Der deutsche Mittelstand – das vielgerühmte Rückgrat der Wirtschaft – ist in vielerlei Hinsicht ein Vorzeigemodell. Doch in puncto Digitalisierung und Prozessoptimierung steckt er oft noch im vergangenen Jahrhundert fest. Viele Abläufe sind veraltet, manuelle Bearbeitungen dominieren, und die Dringlichkeit einer Transformation wird häufig unterschätzt oder schlicht ignoriert. Wer heute noch mit Excel-Listen jongliert oder auf Papierprozesse setzt, riskiert, den Anschluss zu verlieren.
Laut aktuellen Zahlen des Statistischen Bundesamts nutzen im Jahr 2024 gerade einmal 20 % der deutschen Unternehmen mit mindestens zehn Beschäftigten KI-Technologien. Diese Zahl ist ernüchternd, bedenkt man, dass der internationale Wettbewerb längst auf Automatisierung und KI setzt. Besonders kleinere Unternehmen hinken hinterher: Nur 17 % der Firmen mit weniger als 50 Mitarbeitenden nutzen KI. Das schreit nach einem grundlegenden Umdenken.
Quelle: Destatis – Künstliche Intelligenz in deutschen Unternehmen
Die Einsatzmöglichkeiten von KI-Technologien sind vielseitig, doch gerade im Mittelstand bleiben viele Potenziale ungenutzt. Häufig fehlt es an einer Vision oder am Mut, notwendige Investitionen zu tätigen. Dabei zeigen erfolgreiche Praxisbeispiele, was möglich ist:
Marketing und Vertrieb: 33 % der KI-nutzenden Unternehmen setzen Technologien zur Analyse von Sprache und Schriftsprache ein. Doch wie viele Mittelständler haben das Potenzial ihrer Daten wirklich erkannt? Zu oft verlassen sie sich noch auf Bauchentscheidungen.
Produktionsoptimierung: 25 % der Unternehmen verwenden KI zur Überwachung und Steuerung von Produktionsprozessen. Doch vielfach wird noch nach dem Prinzip "Das haben wir schon immer so gemacht" gearbeitet.

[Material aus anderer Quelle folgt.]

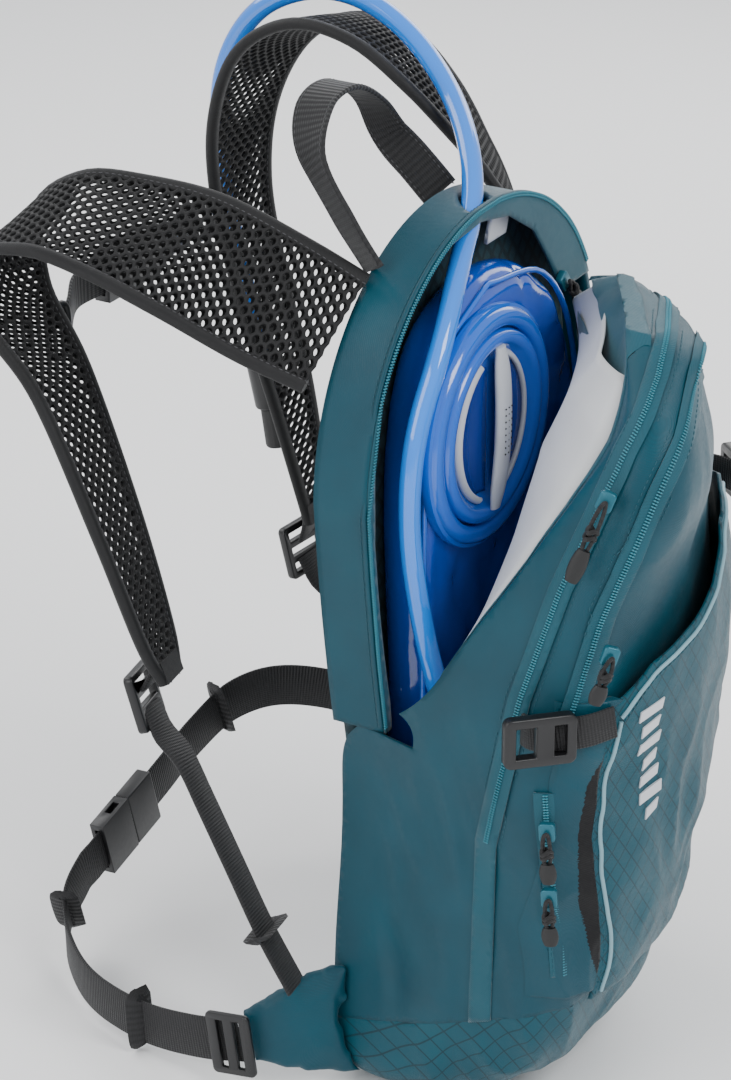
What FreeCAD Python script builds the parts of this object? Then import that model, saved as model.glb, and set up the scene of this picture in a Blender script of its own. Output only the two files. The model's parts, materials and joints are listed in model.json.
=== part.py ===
"""Hydration pack: a soft day pack with an open reservoir compartment, harness, belt and drinking hose.

Units are millimetres.  +X is the wearer's right, +Y faces the wearer's back, +Z is up.
The origin is the middle of the face that rests on the wearer's back.
"""
import FreeCAD, Part
import math
import os
import Sketcher

V = FreeCAD.Vector
DESIGN_HALF_WIDTH = 120.0
DESIGN_DEPTH = 165.0
DESIGN_HEIGHT = 440.0

SIZES = {
    # overall soft body
    "half_width": 120, "body_depth": 165, "body_height": 440, "strap_reach": 1,
    # back
    "pad_thick": 6, "panel_thick": 8, "panel_inset": 3, "shell_wall": 2.5, "gusset_depth": 31,
    "arch_centre": 97, "gusset_foot": -28,
    # reservoir
    "ring_radius": 62, "ring_wall": 12, "ring_depth": 8, "cap_gap": 0.6, "cap_depth": 9,
    "grip_width": 15, "grip_depth": 7, "bag_front": 43, "bag_back": 15,
    "fill_x": -27, "fill_z": 113, "hose_radius": 5.5, "port_gap": 2.2,
    # webbing and hardware
    "belt_width": 25, "belt_thick": 2, "lift_width": 20, "slot_gap": 1.2, "slot_height": 5,
    "frame_bar": 4, "frame_thick": 5, "strap_thick": 7, "chest_width": 20, "handle_width": 20,
    "tape_width": 12, "tape_thick": 1.2, "slider_thick": 4, "pull_thick": 3,
    "hook_thick": 6, "wing_thick": 6, "stash_gap": 13, "cloth": 2,
    "valve_radius": 9, "lever_thick": 4,
}

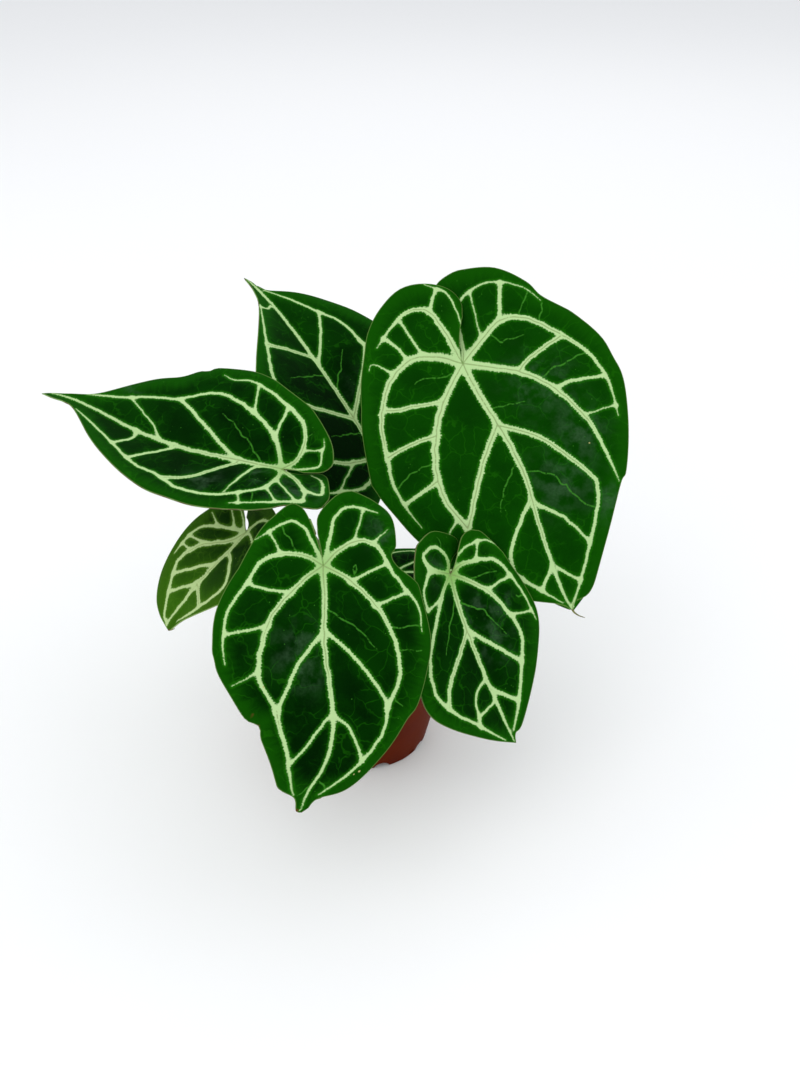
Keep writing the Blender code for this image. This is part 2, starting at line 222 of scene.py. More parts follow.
# %% Numbers of each leaf
LEAVES = (
    dict(
        name="upper_right", joint=(57, 23.5, 256.5), heading=-57, pitch=-36, roll=15, length=152,
        half=71.5, droop=26, lobes=10, rise=(4, 17), arch=(21, 12), lift=(6, -5), twist=0, curl=4,
        sway=(0, -1, -3, 0, -1), sinus=(186, 180), tip=(0, 152),
        right=((-12, -24.5), (-15.5, -33.5), (-12, -43), (0, -50), (14.5, -53), (28.5, -48), (40, -39),
               (48, -27.5), (61, -5), (76.5, 37.5), (77.5, 45), (75.5, 59), (68.5, 81.5), (52, 108),
               (29.5, 129.5), (5, 145)),
        left=((-1, -23), (-2, -37), (-4, -46), (-10, -50.5), (-18, -51.5), (-25, -50), (-41, -42),
              (-53, -26.5), (-57, -14.5), (-68.5, 3), (-75.5, 19.5), (-75.5, 32.5), (-72.5, 50),
              (-54, 90), (-47, 98), (-17.5, 141), (-3, 147)),
        leave=(-8, 38),
        via=((38, 5, 127), (48, 16, 165), (53, 26, 205), (55.5, 32.5, 231)),
    ),
    dict(
        name="front", joint=(-16, -95.5, 205), heading=-84, pitch=-34, roll=-12, length=125.5,
        half=54.5, droop=46, lobes=8, rise=(4, 10), arch=(28, 28), lift=(0, 0), twist=6, curl=3,
        sway=(0, 1, -3, -3, 9), sinus=(177, 184), tip=(0, 125.5),
        right=((3.5, -17.5), (7, -27.5), (10.5, -31.5), (15, -32.5), (22.5, -27), (33, -15.5),
               (50.5, 17.5), (55.5, 39), (55.5, 46.5), (54.5, 54.5), (49.5, 66), (43, 77), (36, 80.5),
               (34, 88.5), (21.5, 109), (16.5, 113.5), (8, 117.5), (2.5, 124.5)),
        left=((2, -17.5), (1, -27), (-8, -37), (-15.5, -40), (-20.5, -39), (-30, -34), (-38, -26),
              (-39, -11.5), (-36, -6), (-39, 0), (-49.5, 7), (-52.5, 12.5), (-55.5, 30), (-53.5, 44.5),
              (-43.5, 69), (-37, 77), (-27, 93.5), (-15.5, 111), (-3.5, 117.5), (-2.5, 124.5)),
        leave=(-105, 45),
        via=((-7, -24, 120), (-14, -50, 153), (-18.5, -74, 179)),
    ),
    dict(
        name="lower_right", joint=(48.5, -69.5, 180), heading=-56, pitch=-50, roll=-3, length=100,
        half=42, droop=8, lobes=10, rise=(20, 12), arch=(18, 18), lift=(0, 0), twist=4, curl=3,
        sway=(0, 3, 2, -1, -7), sinus=(206, 123), tip=(0, 98.5),
        right=((-17, -9), (-19.5, -14), (-16, -18), (1, -24.5), (14, -22), (19, -18), (26, -5), (31, 12),
               (36, 28), (43, 46), (44, 60), (36, 72), (16.5, 88)),
        left=((-9, -10), (-14, -16), (-19, -18), (-23, -17), (-28, -13), (-38, 6), (-44, 21), (-45, 38),
              (-36, 56), (-9.5, 88), (-2.5, 93)),
        leave=(-50, 35),
        via=((18, -20, 112), (34, -42, 142), (41.5, -56, 162)),
    ),
    dict(
        name="left", joint=(-41.5, -29, 220), heading=152, pitch=2, roll=-12, length=167, half=53,
        droop=0, lobes=10, rise=(28, 15), arch=(14, 12), lift=(1, -2), twist=14, curl=0,
        sway=(0, -9, -10, -3, -2), sinus=(162, 168), tip=(0, 167),
        right=((1, -13), (4, -23), (9, -27), (14, -26), (23, -20), (35, -5), (49, 18), (57, 33), (61, 49),
               (58, 68), (54, 73), (52, 79), (44, 88), (34, 105), (12, 131), (4, 150)),
        left=((6, -14), (9, -18), (9, -21), (6, -25), (-7, -34), (-14, -36), (-21, -35), (-26, -20),
              (-33, -13), (-41, -1), (-45, 18), (-44, 36), (-40, 59), (-24, 105), (-6, 140), (-4.5, 156)),
        leave=(165, 55),
        via=((-14, -1, 122), (-26.5, -5, 153), (-38, -15, 184), (-41, -24, 202)),
    ),
    dict(
        name="back", joint=(8, 30, 191), heading=129, pitch=40, roll=2, length=155, half=66, droop=25,
        lobes=-10, rise=(14, 26), arch=(22, 15), lift=(0, 0), twist=0, curl=0, sway=(0, 0, 0, 1, 1),
        sinus=(156, 155), tip=(0, 154),
        right=((4, -9), (15, -19), (25, -22), (37, -18), (49, -10), (59, 2), (66, 16), (69, 46), (66, 60),
               (60, 72), (49, 92), (24, 121), (4.5, 137), (1.5, 148)),
        left=((-5, -11), (-11, -20), (-29, -31), (-42, -33), (-55, -30), (-61, -25), (-69, -8), (-75, 11),
              (-76, 22), (-67, 47), (-54, 68), (-14, 119), (-4.5, 137)),
        leave=(95, 62),
        via=((-4, 14, 118), (-2, 26, 145), (2, 36, 172)),
    ),
    dict(
        name="low_back", joint=(18, 29, 107), heading=4, pitch=4, roll=0, length=72, half=26, droop=16,
        lobes=6, rise=(6, 6), arch=(14, 14), lift=(0, 0), twist=0, curl=0, sway=(0, 1, 0, -1, 1),
        sinus=(150, 150), tip=(0, 74),
        right=((4, -8), (11, -14), (19, -13), (25, -5), (27, 8), (25, 24), (19, 42), (10, 58), (3, 67)),
        left=((-4, -8), (-10, -14), (-19, -14), (-25, -6), (-27, 7), (-25, 24), (-19, 41), (-10, 57),
              (-3, 67)),
        leave=(60, 15),
        via=((11, 19, 96),),
    ),
    dict(
        name="young_left", joint=(-65, -24, 175), heading=-144, pitch=-38, roll=0, length=73, half=38,
        droop=17, lobes=10, rise=(14, 14), arch=(14, 14), lift=(1, -1), twist=3, curl=0,
        sway=(0, 3, 5, 6, 9), sinus=(124, 207), tip=(0, 74),
        right=((7, -6), (15, -11), (21, -11), (27, -9), (35, 12), (35, 32), (32, 49), (24, 63), (14, 70)),
        left=((12, -6), (21, -13), (17, -17), (2, -20), (-11, -19), (-19, -15), (-27, -9), (-33, -1),
              (-37, 11), (-33, 30), (-24, 43), (-6, 62)),
        leave=(-158, 28),
        via=((-24, -9, 108), (-44, -14, 135), (-56, -18, 158)),
    ),
)
print("leaves:", ", ".join(leaf["name"] for leaf in LEAVES))

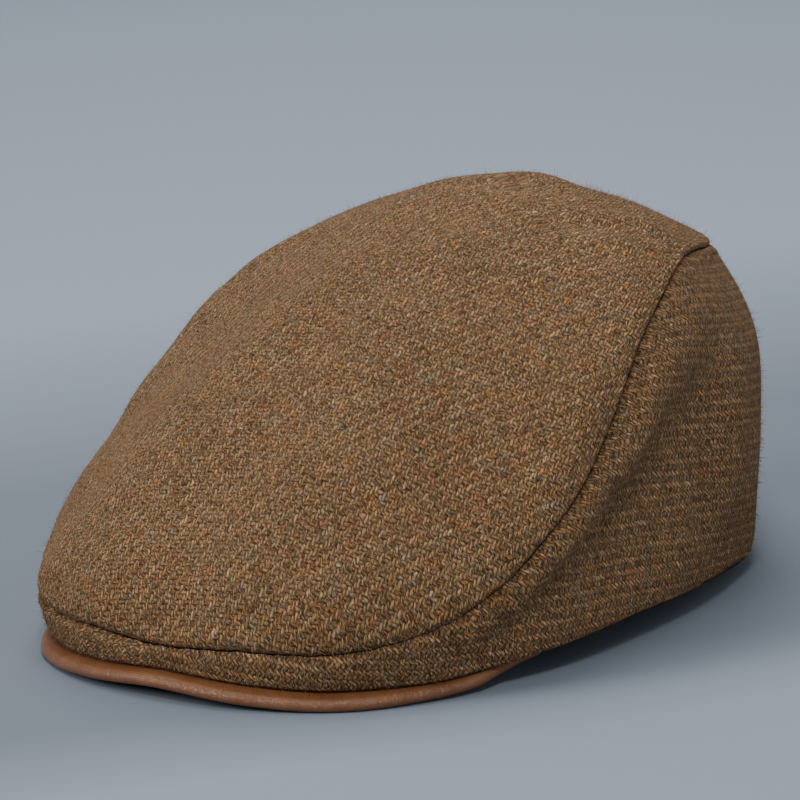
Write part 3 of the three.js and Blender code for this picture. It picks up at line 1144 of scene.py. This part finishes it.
def twill_group():
    """Two-and-two twill from a place on the cloth in millimetres."""
    group = new_group(
        "two_and_two_twill",
        (
            ("Place", "NodeSocketVector", None),
            ("Warp Spacing", "NodeSocketFloat", WARP_SPACING),
            ("Weft Spacing", "NodeSocketFloat", WEFT_SPACING),
            ("Straying", "NodeSocketFloat", THREAD_STRAYING),
        ),
        (
            ("Height", "NodeSocketFloat"),
            ("Thread", "NodeSocketFloat"),
            ("Warp On Top", "NodeSocketFloat"),
            ("Fibres", "NodeSocketFloat"),
        ),
    )
    b = Bench(group)
    given = b.put("NodeGroupInput")
    straying = b.noise(given.outputs["Place"], STRAYING_SCALE).outputs["Color"]
    centred = b.move(straying, "SUBTRACT", (0.5, 0.5, 0.5))
    shift = b.scale(centred, given.outputs["Straying"])
    x, y, _ = b.parts(b.move(given.outputs["Place"], "ADD", shift))
    across = b.maths("DIVIDE", x, given.outputs["Warp Spacing"])
    along = b.maths("DIVIDE", y, given.outputs["Weft Spacing"])
    warp, weft = b.maths("FLOOR", across), b.maths("FLOOR", along)
    in_warp, in_weft = b.maths("SUBTRACT", across, warp), b.maths("SUBTRACT", along, weft)
    lead = b.maths("SUBTRACT", warp, weft)
    step = b.maths("FLOORED_MODULO", lead, 4.0)
    warp_up = b.maths("LESS_THAN", step, 1.5)

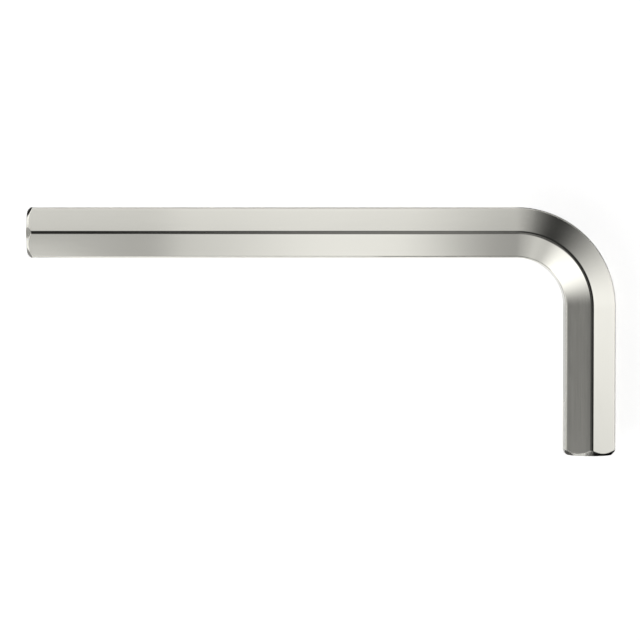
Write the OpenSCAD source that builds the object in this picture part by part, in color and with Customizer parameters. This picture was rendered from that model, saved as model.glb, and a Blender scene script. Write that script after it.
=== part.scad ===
// Hex key, 10 mm size: one hexagonal steel bar, bent once at a right angle.
// It lies flat as it comes to rest: both arms stand on their lower corner edge,
// the long arm points to -X and the short arm to -Y.
// The origin is under the middle of the key's outline, on the surface it lies on.

/* [Bar] */
// Distance between two opposite flats of the bar, which is the size of the key
across_flats = 10; // [6:0.5:14]
// Radius rolled along the six long corner edges of the bar
corner_radius = 0.8; // [0.2:0.1:1.5]

/* [Arms] */
// Overall length of the long arm, from its tip to the outer flat of the short arm
long_arm = 116.5; // [60:0.5:240]
// Overall length of the short arm, from its tip to the outer flat of the long arm
short_arm = 49.2; // [36:0.1:120]

/* [Bend] */
// Radius of the bend at the centre line of the bar
bend_radius = 14.8; // [10:0.1:22]

/* [Tips] */
// How far the turned bevel of a tip reaches in from the middle of each flat
tip_bevel = 0.4; // [0.1:0.1:1.5]
// Angle between the bevel and the axis of the arm
bevel_angle = 45; // [25:5:65]

/* [Hidden] */

$fn = 72;

// Number of flats on the bar, and the turn from one to the next
flats = 6;
flat_turn = 360 / flats;
half_turn = flat_turn / 2;

// Half the distance between opposite flats
half_flats = across_flats / 2;

// Angle between a rolled corner and a flat where they cross, too slight to feel
corner_crease = 3;

// Distance from the bar's axis to the centre of each rolled corner
corner_centre = (half_flats - corner_radius * cos(corner_crease)) / cos(half_turn);

// Distance from the bar's axis to the crest of a rolled corner
corner_reach = corner_centre + corner_radius;

// Width of a flat, between the centres of two rolled corners
flat_width = 2 * corner_centre * sin(half_turn);

// Radius of the round end face that the bevel leaves at a tip
tip_face_radius = half_flats - tip_bevel;

// Lengths of the two straight stretches, from the end of the bend to the tip
bend_end = half_flats + bend_radius;
long_straight = long_arm - bend_end;
short_straight = short_arm - bend_end;

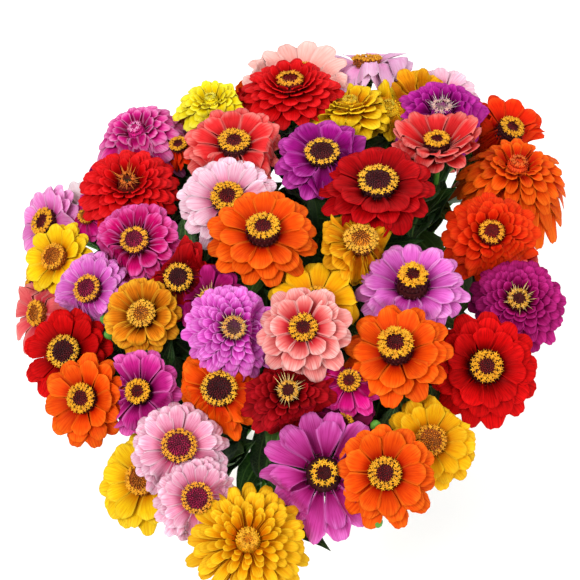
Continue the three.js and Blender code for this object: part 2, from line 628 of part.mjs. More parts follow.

Unternehmensverwaltung: 24 % implementieren KI-Lösungen zur Automatisierung wiederkehrender Aufgaben wie Terminplanung oder Dokumentenmanagement. Aber in vielen Betrieben stapeln sich nach wie vor Aktenberge.
Quelle: Destatis – Künstliche Intelligenz in deutschen Unternehmen
Warum hält der deutsche Mittelstand an alten Zöpfen fest? Es ist nicht nur die Angst vor Veränderung, sondern oft auch eine Mentalität, die Innovation als Risiko statt als Chance begreift. Zu den häufigsten Hindernissen gehören:
Fachkräftemangel und fehlendes Know-how: 71 % der Unternehmen, die bisher keine KI nutzen, geben mangelnde Kenntnisse und Fachkräfte als Hauptgründe an. Aber statt in Weiterbildungen zu investieren, wird das Problem oft ausgesessen.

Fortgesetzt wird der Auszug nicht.